**Direction:**
Beginning with the line that contains "nodes.update(tilt_nodes())" and ending with the line that contains "low, high = Vector((1e9,)", reproduce each line exactly; include both and add nothing.

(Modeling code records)
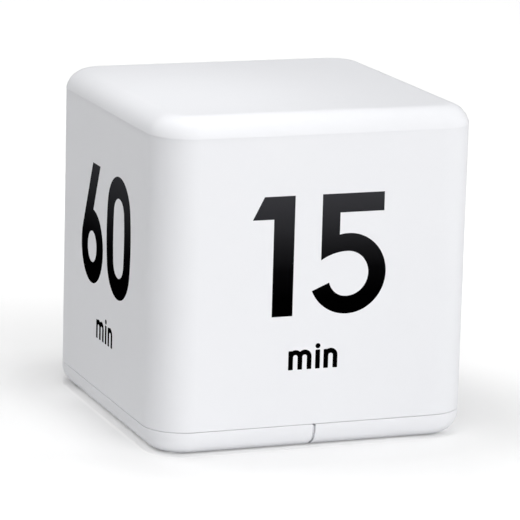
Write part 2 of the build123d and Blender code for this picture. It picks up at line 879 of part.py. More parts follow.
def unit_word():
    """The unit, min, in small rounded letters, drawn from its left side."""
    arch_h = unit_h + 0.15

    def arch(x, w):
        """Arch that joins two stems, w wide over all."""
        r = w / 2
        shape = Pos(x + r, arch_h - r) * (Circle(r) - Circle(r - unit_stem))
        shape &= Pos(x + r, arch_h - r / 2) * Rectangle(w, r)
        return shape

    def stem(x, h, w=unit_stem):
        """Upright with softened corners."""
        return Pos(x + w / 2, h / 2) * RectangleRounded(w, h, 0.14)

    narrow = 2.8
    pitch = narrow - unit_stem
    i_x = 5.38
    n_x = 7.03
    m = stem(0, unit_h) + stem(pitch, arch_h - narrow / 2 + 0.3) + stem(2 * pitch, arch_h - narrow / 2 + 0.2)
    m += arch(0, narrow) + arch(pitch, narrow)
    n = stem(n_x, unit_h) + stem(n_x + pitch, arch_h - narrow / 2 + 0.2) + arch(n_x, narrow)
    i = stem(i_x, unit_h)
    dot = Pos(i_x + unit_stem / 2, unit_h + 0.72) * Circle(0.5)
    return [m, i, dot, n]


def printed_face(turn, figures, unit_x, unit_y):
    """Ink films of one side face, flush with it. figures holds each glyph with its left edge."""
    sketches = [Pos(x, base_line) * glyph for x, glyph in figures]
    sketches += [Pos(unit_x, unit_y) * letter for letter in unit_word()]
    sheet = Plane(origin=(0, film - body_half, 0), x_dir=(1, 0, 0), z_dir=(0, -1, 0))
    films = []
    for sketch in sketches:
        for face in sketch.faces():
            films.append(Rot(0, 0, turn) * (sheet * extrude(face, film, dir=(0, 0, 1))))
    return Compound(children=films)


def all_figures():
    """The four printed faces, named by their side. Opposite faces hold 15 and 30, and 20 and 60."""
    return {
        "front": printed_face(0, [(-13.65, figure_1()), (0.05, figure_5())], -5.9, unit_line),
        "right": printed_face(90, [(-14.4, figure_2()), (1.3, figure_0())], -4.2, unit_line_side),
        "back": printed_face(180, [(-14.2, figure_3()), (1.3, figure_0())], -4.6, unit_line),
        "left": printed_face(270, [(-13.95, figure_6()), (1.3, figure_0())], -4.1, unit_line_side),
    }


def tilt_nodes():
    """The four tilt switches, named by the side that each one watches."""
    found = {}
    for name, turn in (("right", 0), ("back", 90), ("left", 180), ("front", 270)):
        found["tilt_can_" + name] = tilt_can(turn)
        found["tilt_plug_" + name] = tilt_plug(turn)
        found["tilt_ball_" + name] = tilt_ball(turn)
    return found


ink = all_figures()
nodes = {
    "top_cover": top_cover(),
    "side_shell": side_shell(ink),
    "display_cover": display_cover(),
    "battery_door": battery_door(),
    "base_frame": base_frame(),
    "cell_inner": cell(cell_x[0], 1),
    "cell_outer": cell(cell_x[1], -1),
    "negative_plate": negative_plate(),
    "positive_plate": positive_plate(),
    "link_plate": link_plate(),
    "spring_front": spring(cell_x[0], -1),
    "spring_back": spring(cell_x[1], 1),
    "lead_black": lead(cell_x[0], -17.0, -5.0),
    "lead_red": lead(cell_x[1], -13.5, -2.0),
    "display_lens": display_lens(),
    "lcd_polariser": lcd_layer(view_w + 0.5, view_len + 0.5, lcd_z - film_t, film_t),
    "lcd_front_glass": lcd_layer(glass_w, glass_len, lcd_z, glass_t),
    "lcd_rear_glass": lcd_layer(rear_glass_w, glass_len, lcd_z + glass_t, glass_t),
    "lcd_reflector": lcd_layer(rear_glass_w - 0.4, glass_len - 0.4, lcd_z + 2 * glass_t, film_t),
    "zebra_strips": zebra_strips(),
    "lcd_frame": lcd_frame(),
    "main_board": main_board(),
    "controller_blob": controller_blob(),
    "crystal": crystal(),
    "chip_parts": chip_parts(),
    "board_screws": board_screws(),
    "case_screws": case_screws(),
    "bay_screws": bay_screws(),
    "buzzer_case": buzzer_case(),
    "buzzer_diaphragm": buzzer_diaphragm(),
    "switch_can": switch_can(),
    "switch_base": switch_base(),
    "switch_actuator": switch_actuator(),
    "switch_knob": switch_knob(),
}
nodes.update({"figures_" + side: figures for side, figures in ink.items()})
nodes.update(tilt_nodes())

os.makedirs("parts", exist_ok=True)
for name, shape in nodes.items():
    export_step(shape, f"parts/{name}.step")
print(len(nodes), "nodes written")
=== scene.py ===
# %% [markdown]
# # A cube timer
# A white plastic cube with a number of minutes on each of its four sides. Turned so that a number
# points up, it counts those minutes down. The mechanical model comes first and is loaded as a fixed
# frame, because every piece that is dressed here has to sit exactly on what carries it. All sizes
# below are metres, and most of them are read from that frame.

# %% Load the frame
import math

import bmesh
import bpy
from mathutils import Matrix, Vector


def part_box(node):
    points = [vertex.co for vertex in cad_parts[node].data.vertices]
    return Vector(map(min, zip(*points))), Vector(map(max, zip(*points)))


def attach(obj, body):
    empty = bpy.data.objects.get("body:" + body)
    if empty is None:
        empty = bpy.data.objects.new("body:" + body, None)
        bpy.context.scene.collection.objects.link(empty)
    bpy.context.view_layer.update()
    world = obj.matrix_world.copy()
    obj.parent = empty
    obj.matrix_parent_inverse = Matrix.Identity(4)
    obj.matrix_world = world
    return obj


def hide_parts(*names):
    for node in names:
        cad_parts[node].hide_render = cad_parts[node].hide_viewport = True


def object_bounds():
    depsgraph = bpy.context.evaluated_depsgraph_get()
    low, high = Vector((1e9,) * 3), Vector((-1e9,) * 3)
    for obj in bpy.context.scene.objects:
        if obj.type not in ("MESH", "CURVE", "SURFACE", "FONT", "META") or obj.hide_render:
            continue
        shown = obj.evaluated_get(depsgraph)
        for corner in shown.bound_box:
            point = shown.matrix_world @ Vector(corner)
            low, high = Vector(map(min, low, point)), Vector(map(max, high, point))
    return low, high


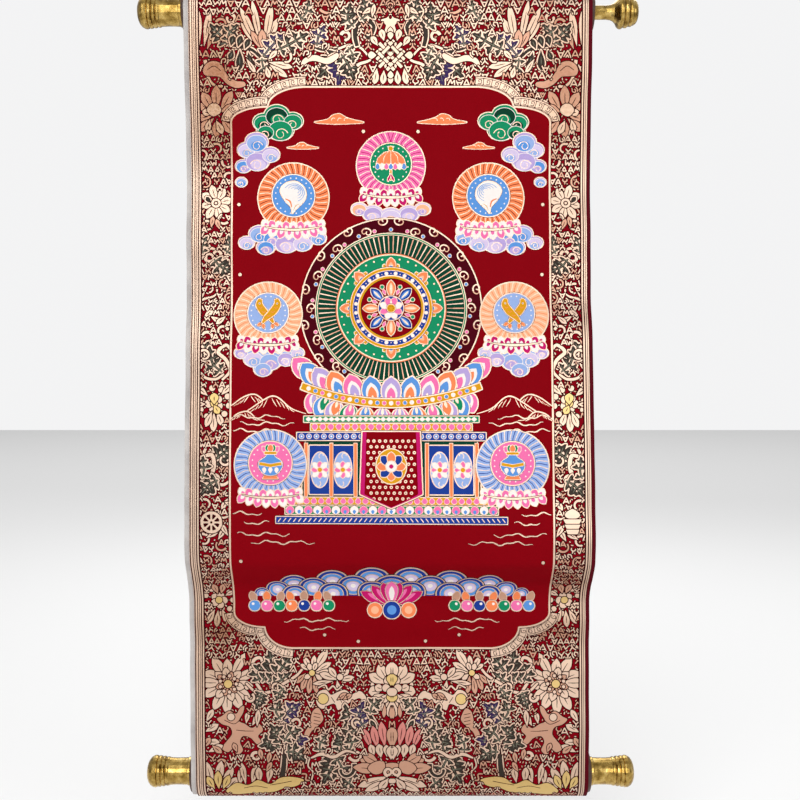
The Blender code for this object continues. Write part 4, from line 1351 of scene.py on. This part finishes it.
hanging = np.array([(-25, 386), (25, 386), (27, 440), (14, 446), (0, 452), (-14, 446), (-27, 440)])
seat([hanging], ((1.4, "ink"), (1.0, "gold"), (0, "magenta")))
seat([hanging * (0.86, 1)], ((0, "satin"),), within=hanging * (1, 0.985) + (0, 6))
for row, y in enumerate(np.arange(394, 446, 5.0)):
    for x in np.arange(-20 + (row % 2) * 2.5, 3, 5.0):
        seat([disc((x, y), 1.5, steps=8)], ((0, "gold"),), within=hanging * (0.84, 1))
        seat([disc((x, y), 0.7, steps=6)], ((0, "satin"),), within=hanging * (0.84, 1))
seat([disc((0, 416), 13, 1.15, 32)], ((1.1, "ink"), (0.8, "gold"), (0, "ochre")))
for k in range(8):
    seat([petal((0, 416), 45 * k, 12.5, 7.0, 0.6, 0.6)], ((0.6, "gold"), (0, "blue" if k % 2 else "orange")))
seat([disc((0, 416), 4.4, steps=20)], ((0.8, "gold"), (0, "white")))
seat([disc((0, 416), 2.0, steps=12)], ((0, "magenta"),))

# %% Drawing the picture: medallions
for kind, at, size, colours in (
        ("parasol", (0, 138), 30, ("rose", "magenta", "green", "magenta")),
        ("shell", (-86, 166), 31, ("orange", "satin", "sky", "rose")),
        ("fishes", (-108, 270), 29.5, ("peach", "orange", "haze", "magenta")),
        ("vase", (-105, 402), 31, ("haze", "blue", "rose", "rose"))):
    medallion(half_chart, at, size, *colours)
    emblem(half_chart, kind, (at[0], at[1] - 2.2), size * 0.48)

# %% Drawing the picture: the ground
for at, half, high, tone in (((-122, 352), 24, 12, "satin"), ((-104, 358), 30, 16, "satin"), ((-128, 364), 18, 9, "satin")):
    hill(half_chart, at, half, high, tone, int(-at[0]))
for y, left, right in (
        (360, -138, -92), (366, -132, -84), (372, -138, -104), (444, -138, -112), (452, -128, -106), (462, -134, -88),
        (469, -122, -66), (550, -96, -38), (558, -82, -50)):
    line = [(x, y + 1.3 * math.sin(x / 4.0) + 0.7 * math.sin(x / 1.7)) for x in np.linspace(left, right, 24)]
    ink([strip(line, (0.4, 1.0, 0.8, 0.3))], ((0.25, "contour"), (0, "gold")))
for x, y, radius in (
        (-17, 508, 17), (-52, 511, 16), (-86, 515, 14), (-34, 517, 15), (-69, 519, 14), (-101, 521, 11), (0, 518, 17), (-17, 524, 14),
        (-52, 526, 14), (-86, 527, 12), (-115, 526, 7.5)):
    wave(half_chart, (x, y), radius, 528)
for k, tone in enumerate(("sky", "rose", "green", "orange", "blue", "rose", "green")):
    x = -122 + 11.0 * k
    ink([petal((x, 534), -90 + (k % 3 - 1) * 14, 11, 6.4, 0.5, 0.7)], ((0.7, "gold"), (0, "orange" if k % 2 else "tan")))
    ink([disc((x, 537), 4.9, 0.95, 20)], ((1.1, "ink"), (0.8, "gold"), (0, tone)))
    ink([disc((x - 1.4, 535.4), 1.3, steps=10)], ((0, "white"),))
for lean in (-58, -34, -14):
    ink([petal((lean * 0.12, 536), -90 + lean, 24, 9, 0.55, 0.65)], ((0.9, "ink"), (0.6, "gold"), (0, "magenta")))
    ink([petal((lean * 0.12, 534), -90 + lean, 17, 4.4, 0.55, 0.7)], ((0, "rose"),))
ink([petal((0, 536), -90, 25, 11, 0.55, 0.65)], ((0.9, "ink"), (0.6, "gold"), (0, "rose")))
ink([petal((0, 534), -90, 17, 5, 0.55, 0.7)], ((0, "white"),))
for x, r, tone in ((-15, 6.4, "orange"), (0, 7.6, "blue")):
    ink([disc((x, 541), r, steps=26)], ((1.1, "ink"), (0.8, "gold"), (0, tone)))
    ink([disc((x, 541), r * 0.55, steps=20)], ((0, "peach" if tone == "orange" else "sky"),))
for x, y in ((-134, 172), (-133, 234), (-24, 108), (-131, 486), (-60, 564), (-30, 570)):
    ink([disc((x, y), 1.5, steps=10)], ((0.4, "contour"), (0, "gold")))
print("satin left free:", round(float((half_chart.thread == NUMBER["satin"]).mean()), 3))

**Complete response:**
nodes.update(tilt_nodes())

os.makedirs("parts", exist_ok=True)
for name, shape in nodes.items():
    export_step(shape, f"parts/{name}.step")
print(len(nodes), "nodes written")
=== scene.py ===
# %% [markdown]
# # A cube timer
# A white plastic cube with a number of minutes on each of its four sides. Turned so that a number
# points up, it counts those minutes down. The mechanical model comes first and is loaded as a fixed
# frame, because every piece that is dressed here has to sit exactly on what carries it. All sizes
# below are metres, and most of them are read from that frame.

# %% Load the frame
import math

import bmesh
import bpy
from mathutils import Matrix, Vector


def part_box(node):
    points = [vertex.co for vertex in cad_parts[node].data.vertices]
    return Vector(map(min, zip(*points))), Vector(map(max, zip(*points)))


def attach(obj, body):
    empty = bpy.data.objects.get("body:" + body)
    if empty is None:
        empty = bpy.data.objects.new("body:" + body, None)
        bpy.context.scene.collection.objects.link(empty)
    bpy.context.view_layer.update()
    world = obj.matrix_world.copy()
    obj.parent = empty
    obj.matrix_parent_inverse = Matrix.Identity(4)
    obj.matrix_world = world
    return obj


def hide_parts(*names):
    for node in names:
        cad_parts[node].hide_render = cad_parts[node].hide_viewport = True


def object_bounds():
    depsgraph = bpy.context.evaluated_depsgraph_get()
    low, high = Vector((1e9,) * 3), Vector((-1e9,) * 3)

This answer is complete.